Well, since it is a new class, I think there has to be some judging seminars, so that judges that are going to be judging WD have definite guidlelines as what to reward, and can interpretate the rules correctly, as it applies to WD
Who will be the ‘judge’ to teach the judges, is another question.
Judging seminars certainly are useful. I attended one give by Joe Carter. He holds judging cards in many disciplines, and is also a farrier. The seminar was open to both judges and horsemen in general.
Video presentations, helped to explain/clarify what plus maneuvers were, as for instance, in reining
When the new western pl rules were put in place, Joe attended show like the AQHA Congress and ApHC World show, to see/guide the judges to judge per new rules
Thus, I think judges that are judging WD, need to have the background of some kind of formal education to understand exactly what they should reward, and not just follow their personal preference, based on their background

I have no answer, but I think it’s a vitally important question and the answer will have a large impact on the future success of WD as a discipline.

I already stated my concerns in the previous discussion, so I won’t repeat them here.

I would suggest you start with a listing of who judged the recent WDAA World show, and build/tear down, from there.

Anita Owens (S judge),
Fatima Kranz (R judge)
Sandi Chohany (S judge),
Donna Longacre (R judge)

There are two options offered:
Grandfathering Program is effect through December 1, 2015 – designed primarily for current carded USEF Dressage Judges
Advanced Training Program (ATP) – designed for those with history in judging for Dressage, Western and/or Breed events. Additional background allowances and requirements can be found in the description.

If not the above, then who?

WDAA is seeking to educate and create a level playing field (not Morgan breed judge vs.
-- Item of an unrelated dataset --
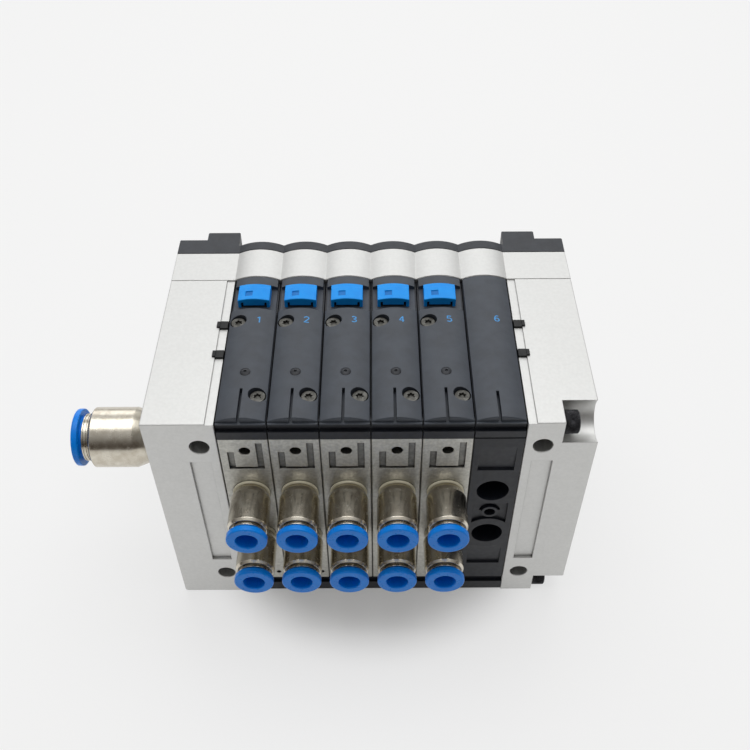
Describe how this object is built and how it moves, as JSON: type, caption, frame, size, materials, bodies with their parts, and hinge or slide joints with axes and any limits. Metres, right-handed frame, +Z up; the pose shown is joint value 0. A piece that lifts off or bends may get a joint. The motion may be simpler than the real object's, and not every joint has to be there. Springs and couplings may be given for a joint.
{
  "type": "pneumatic valve island",
  "caption": "Valve island: valve slices and a blanking slice between two end plates, with push-in tube fittings on the front and the left end and a rear connector.",
  "frame": {"origin": "centre of the four mounting holes, on the plane of the rear feet", "axes": "+X to the right along the row of slices seen from the ports, +Y from the ports towards the mounting surface, +Z up"},
  "size_m": [0.1894, 0.1285, 0.1113],
  "materials": {
    "anodised_aluminium": "clear anodised, satin",
    "die_cast_metal": "die-cast, blasted",
    "nickel_plated_brass": "nickel plated, polished",
    "steel": "zinc plated",
    "black_steel": "black oxide",
    "contact_metal": "gold flashed",
    "black_plastic": "fine moulded texture",
    "cover_plastic": "fine moulded texture",
    "clip_plastic": "smooth moulded",
    "blue_plastic": "smooth moulded",
    "seal_plastic": "smooth moulded",
    "rubber": "plain"
  },
  "bodies": {
    "island": {"base_rail": "black_plastic", "blanking_body": "black_plastic", "blanking_cover": "cover_plastic", "connector_insert": "black_plastic", "connector_pins": "contact_metal", "connector_shell": "steel", "cover_screws": "steel", "grip_rings": "steel", "interface_block": "anodised_aluminium", "latch_tabs": "black_plastic", "left_end_plate": "anodised_aluminium", "override_clip_1": "clip_plastic", "override_clip_2": "clip_plastic", "override_clip_3": "clip_plastic", "override_clip_4": "clip_plastic", "override_clip_5": "clip_plastic", "pilot_block_1": "black_plastic", "pilot_block_2": "black_plastic", "pilot_block_3": "black_plastic", "pilot_block_4": "black_plastic", "pilot_block_5": "black_plastic", "port_fittings_1": "nickel_plated_brass", "port_fittings_2": "nickel_plated_brass", "port_fittings_3": "nickel_plated_brass", "port_fittings_4": "nickel_plated_brass", "port_fittings_5": "nickel_plated_brass", "rear_housing": "black_plastic", "rear_screws": "steel", "right_end_plate": "anodised_aluminium", "seat_seals": "seal_plastic", "slice_gaskets": "rubber", "supply_fitting": "nickel_plated_brass", "tie_rods": "black_steel", "tube_seals": "rubber", "valve_body_1": "die_cast_metal", "valve_body_2": "die_cast_metal", "valve_body_3": "die_cast_metal", "valve_body_4": "die_cast_metal", "valve_body_5": "die_cast_metal", "valve_cover_1": "cover_plastic", "valve_cover_2": "cover_plastic", "valve_cover_3": "cover_plastic", "valve_cover_4": "cover_plastic", "valve_cover_5": "cover_plastic"},
    "release_ring_1_lower": {"release_ring_1_lower": "blue_plastic"},
    "release_ring_1_upper": {"release_ring_1_upper": "blue_plastic"},
    "release_ring_2_lower": {"release_ring_2_lower": "blue_plastic"},
    "release_ring_2_upper": {"release_ring_2_upper": "blue_plastic"},
    "release_ring_3_lower": {"release_ring_3_lower": "blue_plastic"},
    "release_ring_3_upper": {"release_ring_3_upper": "blue_plastic"},
    "release_ring_4_lower": {"release_ring_4_lower": "blue_plastic"},
    "release_ring_4_upper": {"release_ring_4_upper": "blue_plastic"},
    "release_ring_5_lower": {"release_ring_5_lower": "blue_plastic"},
    "release_ring_5_upper": {"release_ring_5_upper": "blue_plastic"},
    "supply_release_ring": {"supply_release_ring": "blue_plastic"},
    "override_button_1": {"override_button_1": "black_plastic"},
    "override_button_2": {"override_button_2": "black_plastic"},
    "override_button_3": {"override_button_3": "black_plastic"},
    "override_button_4": {"override_button_4": "black_plastic"},
    "override_button_5": {"override_button_5": "black_plastic"}
  },
  "joints": [
    {"name": "release_ring_1_lower_press", "type": "slide", "parent": "island", "child": "release_ring_1_lower", "axis": [0, 1, 0], "range_m": [0, 0.001], "stiffness_N_per_m": 2500, "springref_m": -0.0005},
    {"name": "release_ring_1_upper_press", "type": "slide", "parent": "island", "child": "release_ring_1_upper", "axis": [0, 1, 0], "range_m": [0, 0.001], "stiffness_N_per_m": 2500, "springref_m": -0.0005},
    {"name": "release_ring_2_lower_press", "type": "slide", "parent": "island", "child": "release_ring_2_lower", "axis": [0, 1, 0], "range_m": [0, 0.001], "stiffness_N_per_m": 2500, "springref_m": -0.0005},
    {"name": "release_ring_2_upper_press", "type": "slide", "parent": "island", "child": "release_ring_2_upper", "axis": [0, 1, 0], "range_m": [0, 0.001], "stiffness_N_per_m": 2500, "springref_m": -0.0005},
    {"name": "release_ring_3_lower_press", "type": "slide", "parent": "island", "child": "release_ring_3_lower", "axis": [0, 1, 0], "range_m": [0, 0.001], "stiffness_N_per_m": 2500, "springref_m": -0.0005},
    {"name": "release_ring_3_upper_press", "type": "slide", "parent": "island", "child": "release_ring_3_upper", "axis": [0, 1, 0], "range_m": [0, 0.001], "stiffness_N_per_m": 2500, "springref_m": -0.0005},
    {"name": "release_ring_4_lower_press", "type": "slide", "parent": "island", "child": "release_ring_4_lower", "axis": [0, 1, 0], "range_m": [0, 0.001], "stiffness_N_per_m": 2500, "springref_m": -0.0005},
    {"name": "release_ring_4_upper_press", "type": "slide", "parent": "island", "child": "release_ring_4_upper", "axis": [0, 1, 0], "range_m": [0, 0.001], "stiffness_N_per_m": 2500, "springref_m": -0.0005},
    {"name": "release_ring_5_lower_press", "type": "slide", "parent": "island", "child": "release_ring_5_lower", "axis": [0, 1, 0], "range_m": [0, 0.001], "stiffness_N_per_m": 2500, "springref_m": -0.0005},
    {"name": "release_ring_5_upper_press", "type": "slide", "parent": "island", "child": "release_ring_5_upper", "axis": [0, 1, 0], "range_m": [0, 0.001], "stiffness_N_per_m": 2500, "springref_m": -0.0005},
    {"name": "supply_release_ring_press", "type": "slide", "parent": "island", "child": "supply_release_ring", "axis": [1, 0, 0], "range_m": [0, 0.0009], "stiffness_N_per_m": 3500, "springref_m": -0.0005},
    {"name": "override_button_1_press", "type": "slide", "parent": "island", "child": "override_button_1", "axis": [0, 0, -1], "range_m": [0, 0.001], "stiffness_N_per_m": 2500, "springref_m": -0.001},
    {"name": "override_button_2_press", "type": "slide", "parent": "island", "child": "override_button_2", "axis": [0, 0, -1], "range_m": [0, 0.001], "stiffness_N_per_m": 2500, "springref_m": -0.001},
    {"name": "override_button_3_press", "type": "slide", "parent": "island", "child": "override_button_3", "axis": [0, 0, -1], "range_m": [0, 0.001], "stiffness_N_per_m": 2500, "springref_m": -0.001},
    {"name": "override_button_4_press", "type": "slide", "parent": "island", "child": "override_button_4", "axis": [0, 0, -1], "range_m": [0, 0.001], "stiffness_N_per_m": 2500, "springref_m": -0.001},
    {"name": "override_button_5_press", "type": "slide", "parent": "island", "child": "override_button_5", "axis": [0, 0, -1], "range_m": [0, 0.001], "stiffness_N_per_m": 2500, "springref_m": -0.001}
  ]
}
QH breed judge but ‘trained’ WD judge) with their educational opportunities.

What else do you want done?

Not quite sure why this is being debated by the COTH forum members, as it has already been addressed by the WDAA

http://www.westerndressageassociation.org/western-dressage-judges-education-program/

[QUOTE=Flash44;7948035]
Not quite sure why this is being debated by the COTH forum members, as it has already been addressed by the WDAA

http://www.westerndressageassociation.org/western-dressage-judges-education-program/[/QUOTE]

Well, someone posed the question, and not all of us here are aware that the debate is already underway by those involved. Thanks for the info
I just clicked on the link, and see that some very positive directions are being taken, far as clarifying /educating judging standards for WD

I feel that a sensible approach would be to continue on using judges already licensed by the USEF. If an AQHA judge can get themselves a small “r” as a USEF judge then they have learned the criteria for dressage regardless of breed or tack.

My fear is that there will be too many cross overs from the sleepwalking, peanut rolling, judges who have been pinning horses in WP.

[QUOTE=merrygoround;7953114]
I feel that a sensible approach would be to continue on using judges already licensed by the USEF. If an AQHA judge can get themselves a small “r” as a USEF judge then they have learned the criteria for dressage regardless of breed or tack.

My fear is that there will be too many cross overs from the sleepwalking, peanut rolling, judges who have been pinning horses in WP.[/QUOTE]

We don’t have peanut rolling , sleep walking western pl horses,winning under good judges, so why qualify your comment with a bash?
The WD organization is already apparently working at defining rules and judging guidelines, so no, USEF judge is not necessarily qualified, as this is a new discipline
A judge qualified, for instance, to Judge Arabian western pl, is not qualified to judge NSBA, without becoming carded there also
I doubt very much that someone who has a good western pleasure horse, would cross enter into WD. Your cross entries more likely will be dressage horses, with western tack, and perhaps that is why rules and criteria need to be redifined

[QUOTE=Flash44;7948035]
Not quite sure why this is being debated by the COTH forum members, as it has already been addressed by the WDAA

http://www.westerndressageassociation.org/western-dressage-judges-education-program/[/QUOTE]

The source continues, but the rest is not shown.